In view of these findings, the Division Bench of the Delhi High Court allowed the writ petition filed by the petitioners and directed the respondents to refund the balance amount in full.

26. At the cost of repetition, I may observe that this decision of the Division Bench of the Delhi High Court applies to this case on all fours in the context of fact of the present case. The learned counsel appearing for the respondents has not drawn my attention to any change of facts in the present case nor has he justified the fact that the earlier decision of the Assistant Collector, dated 6-2-1974 was valid. The Assistant Collector has only observed in his judgment and order that the earlier decision of the Assistant Collector, dated 6th February, 1974 pertained to the demand notice issued for the period 15th January, 1966 to 1st February, 1966 and has no bearing on this matter. The Assistant Collector has given no other reasons in his order except that the earlier Appellate order applied only to the demand notice issued for the period from 15th January, 1966 to 1st February, 1966. The petitioners' counsel has further contended that even after 6th February, 1974 the respondents themselves have approved the classification on the basis of the Appellate Collector's order on the understanding that water proof drawing ink was non-excisable and even though respondent No. 2 issued a show cause notice to the petitioners for the subsequent period, the same has been set aside by the Appellate Collector by his order dated 16th October, 1979.
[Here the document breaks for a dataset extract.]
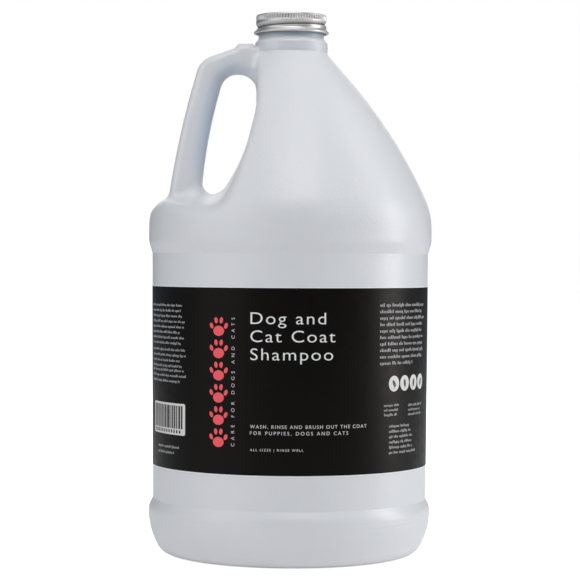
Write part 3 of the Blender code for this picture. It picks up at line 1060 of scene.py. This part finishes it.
def surroundings():
    """A white background to the camera, and dim grey surroundings to everything else."""
    world = bpy.data.worlds.new("studio")
    world.use_nodes = True
    tree = world.node_tree
    background = tree.nodes["Background"]
    path = tree.nodes.new("ShaderNodeLightPath")
    mix = tree.nodes.new("ShaderNodeMix")
    mix.data_type = "RGBA"
    mix.inputs[6].default_value = (0.02, 0.032, 0.048, 1)
    mix.inputs[7].default_value = (1, 1, 1, 1)
    tree.links.new(path.outputs["Is Camera Ray"], mix.inputs[0])
    tree.links.new(mix.outputs[2], background.inputs["Color"])
    bpy.context.scene.world = world


def soft_light(name, azimuth, elevation, away, width, height, watts):
    """An upright area light that faces the object. Azimuth 0 is the camera's side and 90 the right."""
    data = bpy.data.lights.new(name, "AREA")
    data.shape = "RECTANGLE"
    data.size = width
    data.size_y = height
    data.energy = watts
    thing = bpy.data.objects.new(name, data)
    turn, rise = math.radians(azimuth), math.radians(elevation)
    towards = Vector((math.sin(turn) * math.cos(rise), -math.cos(turn) * math.cos(rise), math.sin(rise)))
    thing.location = Vector((0, 0, 0.15)) + away * towards
    thing.rotation_mode = "QUATERNION"
    thing.rotation_quaternion = towards.to_track_quat("Z", "Y")
    bpy.context.scene.collection.objects.link(thing)


def camera():
    """A long lens a little over a metre in front of the label, just above the bottle's middle."""
    data = bpy.data.cameras.new("camera")
    data.sensor_width = 36
    data.lens = 129.1
    data.clip_start = 0.05
    data.clip_end = 50
    thing = bpy.data.objects.new("camera", data)
    thing.location = (-0.00013, -1.156, 0.1622)
    thing.rotation_euler = (math.radians(89.163), math.radians(-0.28), 0)
    bpy.context.scene.collection.objects.link(thing)
    bpy.context.scene.camera = thing


floor()
surroundings()
bpy.context.scene.view_settings.view_transform = "Standard"
soft_light("key_left", -56, 25, 1.4, 1.2, 1.4, 6.4)
soft_light("strip_right", 90, 5, 1.35, 0.48, 1.3, 10.8)
soft_light("top", 0, 85, 1.4, 1.2, 1.2, 5.3)
soft_light("top_front", 7, 54, 1.6, 0.9, 0.7, 7.9)
soft_light("top_right", 95, 46, 1.6, 0.6, 0.7, 2.7)
soft_light("back", 180, 25, 1.5, 1.0, 1.2, 4.0)
camera()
27. For the reasons stated above, the order issued by the Assistant Collector of Central Excise, Bombay Division K, Bombay, on dated 5th May, 1978 is hereby quashed and set aside. It is held that the petitioners are entitled to the refund claim for an amount of Rs. 77,434.43 P. filed by the petitioners in respect of the excise duty paid by them on their water proof drawing ink under Tariff Item 14-I(5), for the period from 11th February, 1966 to 2nd February, 1974. The respondents are directed to refund the amount of Rs. 77,434.43 P. within a period of six weeks from today to the petitioners. The petition is, therefore, allowed and rule is made absolute with costs.